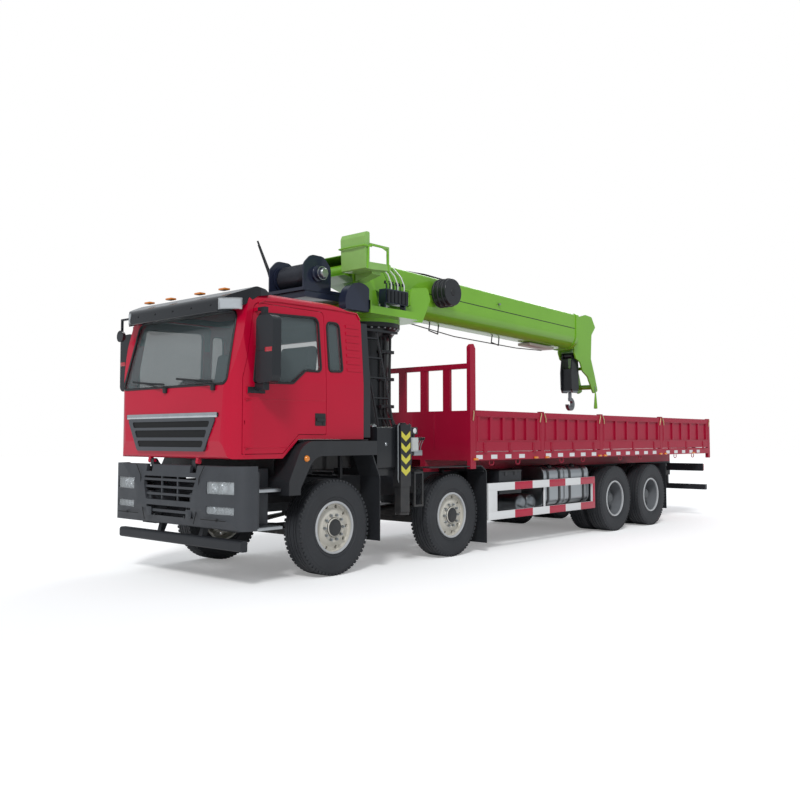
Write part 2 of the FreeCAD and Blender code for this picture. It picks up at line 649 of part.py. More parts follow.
shell_width = d.fender_outer_y - skirt_thick - d.fender_inner_y
shell = prism("fender_shell", "XZ_Plane", outer_arch + shell_arch, shell_width,
              (0, d.fender_inner_y + shell_width / 2, 0))
flap_width = d.flap_outer_y - d.flap_inner_y
flap_middle = (d.flap_outer_y + d.flap_inner_y) / 2
flap_x = axle_x[0] - d.flap_back - 22
front_flap = prism("front_flap", "XZ_Plane", [
    (flap_x, d.flap_1_bottom), (flap_x + 12, d.flap_1_bottom), (flap_x + 12, 1085, 120),
    (flap_x + 215, d.fender_top - wall), (flap_x + 195, d.fender_top - wall),
    (flap_x, 1100, 120),
], flap_width, (0, flap_middle, 0))
fender_bracket = fuse(
    "fender_bracket",
    box("fender_arm", 4210, 4250, d.rail_half_width - 60, d.fender_inner_y + 40, d.rail_top,
        d.rail_top + 30),
    box("fender_upright", 4210, 4250, d.fender_inner_y, d.fender_inner_y + 40, d.rail_top,
        d.fender_top - wall))
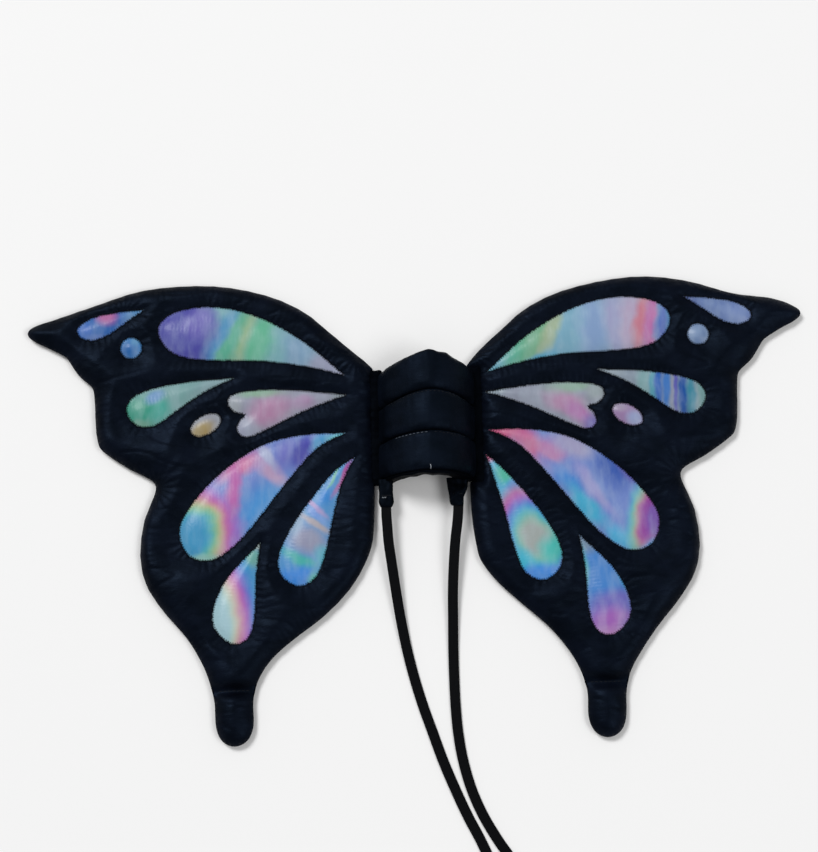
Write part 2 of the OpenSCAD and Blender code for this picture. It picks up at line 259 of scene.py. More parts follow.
def from_corner(loop):
    """The same loop, starting at its sharpest corner."""
    ahead = np.roll(loop, -1, axis=0) - loop
    ahead /= np.linalg.norm(ahead, axis=1)[:, None]
    straightness = np.sum(ahead * np.roll(ahead, 1, axis=0), axis=1)
    return np.roll(loop, -int(np.argmin(straightness)), axis=0)


def wing_pattern(side):
    wing = border_of(side + "_back_cover", 0)
    tail = border_of(side + "_tail_back_cover", 0)
    outline = np.vstack([cut_open(wing, wing[:, 1].min()), cut_open(tail, tail[:, 1].max())])
    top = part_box(side + "_dot_film")[1].z
    return outline, [from_corner(border_of(side + "_" + w + "_film", top)) for w in WINDOWS]


patterns = {side: wing_pattern(side) for side in SIDES}
for side, (outline, windows) in patterns.items():
    print(side, "outline", round(run_along(outline, True)[-1] / MM), "mm round, windows",
          [round(run_along(w, True)[-1] / MM) for w in windows])

# %% [markdown]
# ## A net of triangles for each cover
#
# Stuffed satin needs points all over, because it swells between its seams. A hexagonal grid of
# points fills the outline, and the seam lines themselves are added as exact chains of points, so
# that every window keeps a clean edge. A Delaunay triangulation joins them up. Each triangle
# remembers the window that it lies in, or -1 for satin.

# %% Net helpers
NET_GAP = 3.2 * MM
SATIN = -1


def inside(loop, points):
    x, y = points[:, 0], points[:, 1]
    result = np.zeros(len(points), bool)
    for (x0, y0), (x1, y1) in zip(loop, np.roll(loop, -1, axis=0)):
        if y0 != y1:
            result ^= ((y0 > y) != (y1 > y)) & (x < x0 + (y - y0) * (x1 - x0) / (y1 - y0))
    return result


class SeamFinder:
    """Finds the nearest of some seams to any point: how far it is, and how far along its seam."""

    def __init__(self, seams):
        self.run = np.concatenate([run_along(seam) for seam in seams])
        self.tree = kdtree.KDTree(len(self.run))
        for index, (x, y) in enumerate(np.vstack(seams)):
            self.tree.insert((x, y, 0), index)
        self.tree.balance()

    def near(self, points):
        found = [self.tree.find((p[0], p[1], 0)) for p in points]
        return np.array([f[2] for f in found]), self.run[[f[1] for f in found]]


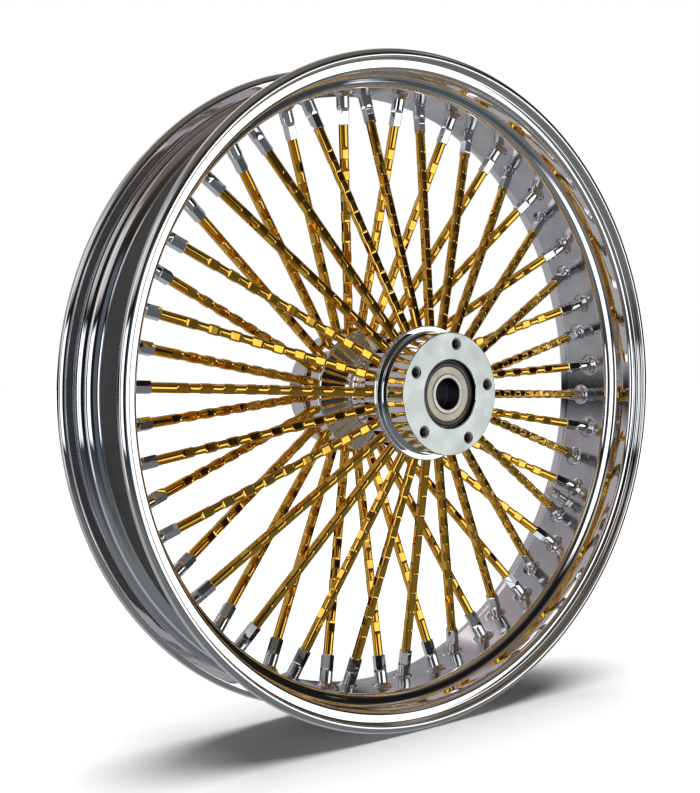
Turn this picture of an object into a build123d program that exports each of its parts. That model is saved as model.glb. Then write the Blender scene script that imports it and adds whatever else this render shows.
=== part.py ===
from build123d import *
import math
import os

# A 21 inch laced front wheel of a motorcycle, without tyre, axle or brake rotors.
# Millimetres. The origin is the wheel's centre, +Y is the axle's axis and +Z is up.
# Looking along +Y, the side at negative Y is the right side and the other is the left.

os.makedirs("parts", exist_ok=True)

# ---------------------------------------------------------------- driving dimensions

# rim: 3.50 x 21, rolled from sheet
sheet = 3.0
bead_seat_radius = 267.45
flange_height = 14.05
width_between_flanges = 88.6
curl_width = 10.4
curl_drop = 7.0
bead_seat_rise = 0.85
well_radius = 258.0
well_half_width = 25.0
well_offset = 2.5
well_wall_run = 3.5
bead_seat_edge = 2.0

# lacing: radial, one side after the other round the rim
spokes_per_side = 26
right_phase = -4.93
left_phase = 2.2
lacing_line = 3.0
seat_stagger = 3.4
seat_reference_radius = 250.0
hub_reference_radius = 50.0
hub_reference_offset = 44.6

# nipple seats pressed into the well
seat_ball_radius = 10.3
seat_rise = 4.5
seat_sheet = 2.2
nipple_play = 0.15

# nipples
nipple_radius = 5.5
nipple_hex = 9.5
nipple_hex_length = 12.0
nipple_end_radius = 229.5
nipple_ball_radius = 8.05
nipple_head_drop = 1.9
counterbore_depth = 3.0
counterbore_cone = 1.0
nipple_fit = 0.05

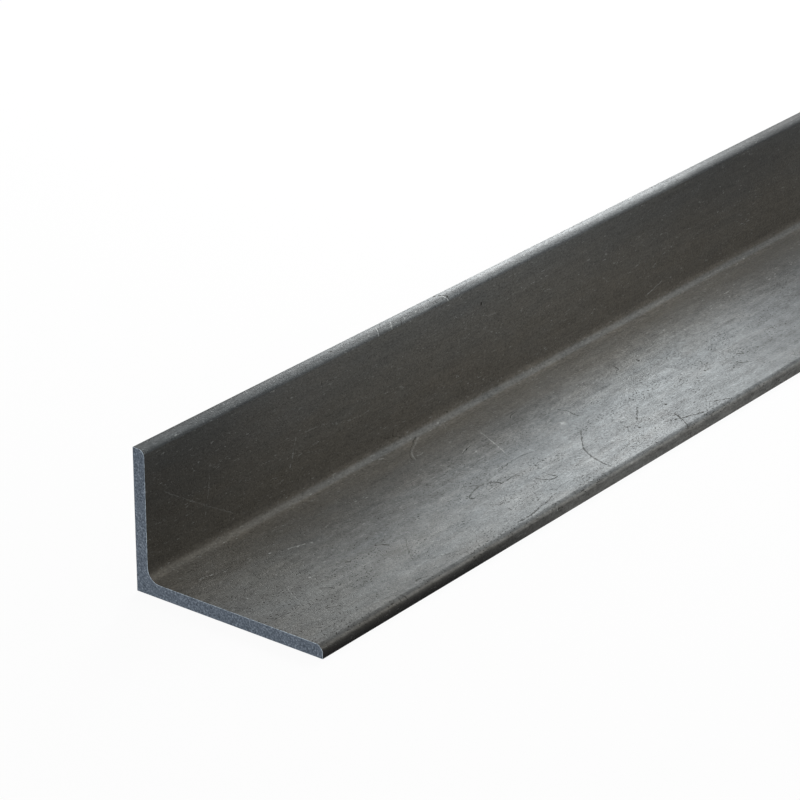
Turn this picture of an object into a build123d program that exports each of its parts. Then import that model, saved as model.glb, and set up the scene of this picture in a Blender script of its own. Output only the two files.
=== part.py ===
from build123d import *
import os

# Hot-rolled steel angle with unequal legs: one straight length of stock, sawn square at both ends.
# Millimetres, +Z up. The long leg lies flat on the floor, the short leg stands on its +Y edge, and
# the length runs along X. The origin is on the floor, under the middle of the long leg.

# Driving dimensions
LENGTH = 914.4  # a 36 inch length of bar
LONG_LEG = 76.2  # width over the flat leg, 3 inch
SHORT_LEG = 50.8  # height over the standing leg, 2 inch
THICKNESS = 4.7625  # both legs, 3/16 inch
ROOT_RADIUS = 4.8  # the fillet that the rolls leave in the inside corner
TOE_RADIUS = 2.0  # the rounded inner edge along the end of each leg
CORNER_RADIUS = 0.3  # what the rolls leave on the heel and on the outer edge of each toe

# Where the faces of the section lie, seen along X with +Y to the right
heel_y = LONG_LEG / 2  # outer face of the standing leg
tip_y = heel_y - LONG_LEG  # far edge of the flat leg
inner_y = heel_y - THICKNESS  # inner face of the standing leg
inner_z = THICKNESS  # upper face of the flat leg
top_z = SHORT_LEG  # upper edge of the standing leg

# Corners of the section before they are rounded
heel = (heel_y, 0)
flat_toe = [(tip_y, 0), (tip_y, inner_z)]
root = (inner_y, inner_z)
standing_toe = [(inner_y, top_z), (heel_y, top_z)]


def corners(sketch, points):
    """The vertices of a sketch that lie at these points."""
    return [sketch.vertices().sort_by_distance(point)[0] for point in points]


with BuildPart() as steel_angle:
    with BuildSketch(Plane.YZ) as section:
        with BuildLine():
            Polyline(heel, *flat_toe, root, *standing_toe, close=True)
        make_face()
        fillet(corners(section, [root]), radius=ROOT_RADIUS)
        fillet(corners(section, [flat_toe[1], standing_toe[0]]), radius=TOE_RADIUS)
        fillet(corners(section, [heel, flat_toe[0], standing_toe[1]]), radius=CORNER_RADIUS)
    extrude(amount=LENGTH / 2, both=True)

steel_angle.part.label = "steel_angle"

os.makedirs("parts", exist_ok=True)
export_step(steel_angle.part, "parts/steel_angle.step")
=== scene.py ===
"""A hot-rolled steel angle with unequal legs: one straight piece of stock, sawn square at both ends.

The bar lies on its long leg and its short leg stands along the far side. The rolled skin and the two
sawn ends are one closed surface, which stands for the plain solid of the same section. The bar's
lengths are millimetres here and become metres in its mesh, and the studio's are metres.
"""

import logging
import math
from collections.abc import Callable, Iterator
from dataclasses import dataclass, field
from enum import Enum
from functools import partial

import bpy
import numpy as np
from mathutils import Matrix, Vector


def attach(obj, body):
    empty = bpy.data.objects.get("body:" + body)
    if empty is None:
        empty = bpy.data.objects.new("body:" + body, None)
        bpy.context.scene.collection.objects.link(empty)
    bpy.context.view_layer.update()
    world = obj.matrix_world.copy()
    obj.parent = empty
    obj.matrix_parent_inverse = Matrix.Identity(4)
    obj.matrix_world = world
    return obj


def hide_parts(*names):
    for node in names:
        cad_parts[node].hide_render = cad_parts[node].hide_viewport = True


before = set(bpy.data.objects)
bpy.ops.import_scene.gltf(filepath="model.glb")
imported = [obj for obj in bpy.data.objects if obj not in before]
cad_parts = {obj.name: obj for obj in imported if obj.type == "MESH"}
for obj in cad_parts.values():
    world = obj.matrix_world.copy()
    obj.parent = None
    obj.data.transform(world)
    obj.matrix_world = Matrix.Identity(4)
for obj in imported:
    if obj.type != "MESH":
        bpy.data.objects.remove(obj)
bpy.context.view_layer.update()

log = logging.getLogger("steel_angle")

MM = 0.001  # metres in a millimetre

Value = float | tuple | bpy.types.Node | bpy.types.NodeSocket  # what goes into a node's input
Adder = Callable[..., bpy.types.Node]  # the function `add`, for one tree


def linear(hex_colour: str, alpha: float = 1.0) -> tuple[float, float, float, float]:
    """Turns an sRGB hex colour into the linear values that shaders take.

    Args:
        hex_colour: six hex digits, with or without a leading #.
        alpha: the fourth value.

    Returns:
        Linear red, green and blue, and alpha.
    """
    parts = np.array([int(hex_colour.lstrip("#")[i : i + 2], 16) for i in (0, 2, 4)]) / 255
    low, high = parts / 12.92, ((parts + 0.055) / 1.055) ** 2.4
    red, green, blue = np.where(parts <= 0.04045, low, high).tolist()
    return red, green, blue, alpha


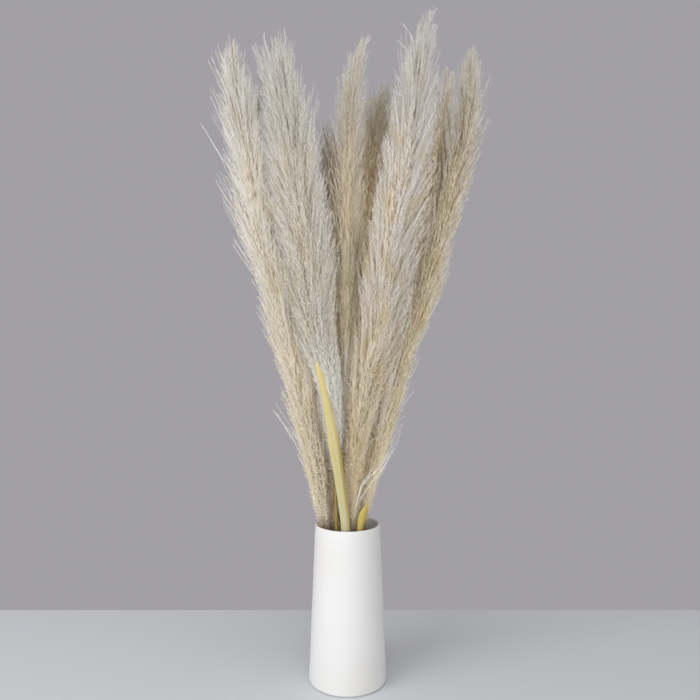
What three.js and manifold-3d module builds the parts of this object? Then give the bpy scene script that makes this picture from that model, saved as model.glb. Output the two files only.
════
> [TASK]:
In the listing above, find the line containing "# Corners of" and the line containing "before = set(bpy.data.objects)". Output them and every line between, exactly, and nothing else.

> [FINISHED ANSWER]:
# Corners of the section before they are rounded
heel = (heel_y, 0)
flat_toe = [(tip_y, 0), (tip_y, inner_z)]
root = (inner_y, inner_z)
standing_toe = [(inner_y, top_z), (heel_y, top_z)]


def corners(sketch, points):
    """The vertices of a sketch that lie at these points."""
    return [sketch.vertices().sort_by_distance(point)[0] for point in points]


with BuildPart() as steel_angle:
    with BuildSketch(Plane.YZ) as section:
        with BuildLine():
            Polyline(heel, *flat_toe, root, *standing_toe, close=True)
        make_face()
        fillet(corners(section, [root]), radius=ROOT_RADIUS)
        fillet(corners(section, [flat_toe[1], standing_toe[0]]), radius=TOE_RADIUS)
        fillet(corners(section, [heel, flat_toe[0], standing_toe[1]]), radius=CORNER_RADIUS)
    extrude(amount=LENGTH / 2, both=True)

steel_angle.part.label = "steel_angle"

os.makedirs("parts", exist_ok=True)
export_step(steel_angle.part, "parts/steel_angle.step")
=== scene.py ===
"""A hot-rolled steel angle with unequal legs: one straight piece of stock, sawn square at both ends.

The bar lies on its long leg and its short leg stands along the far side. The rolled skin and the two
sawn ends are one closed surface, which stands for the plain solid of the same section. The bar's
lengths are millimetres here and become metres in its mesh, and the studio's are metres.
"""

import logging
import math
from collections.abc import Callable, Iterator
from dataclasses import dataclass, field
from enum import Enum
from functools import partial

import bpy
import numpy as np
from mathutils import Matrix, Vector


def attach(obj, body):
    empty = bpy.data.objects.get("body:" + body)
    if empty is None:
        empty = bpy.data.objects.new("body:" + body, None)
        bpy.context.scene.collection.objects.link(empty)
    bpy.context.view_layer.update()
    world = obj.matrix_world.copy()
    obj.parent = empty
    obj.matrix_parent_inverse = Matrix.Identity(4)
    obj.matrix_world = world
    return obj


def hide_parts(*names):
    for node in names:
        cad_parts[node].hide_render = cad_parts[node].hide_viewport = True


before = set(bpy.data.objects)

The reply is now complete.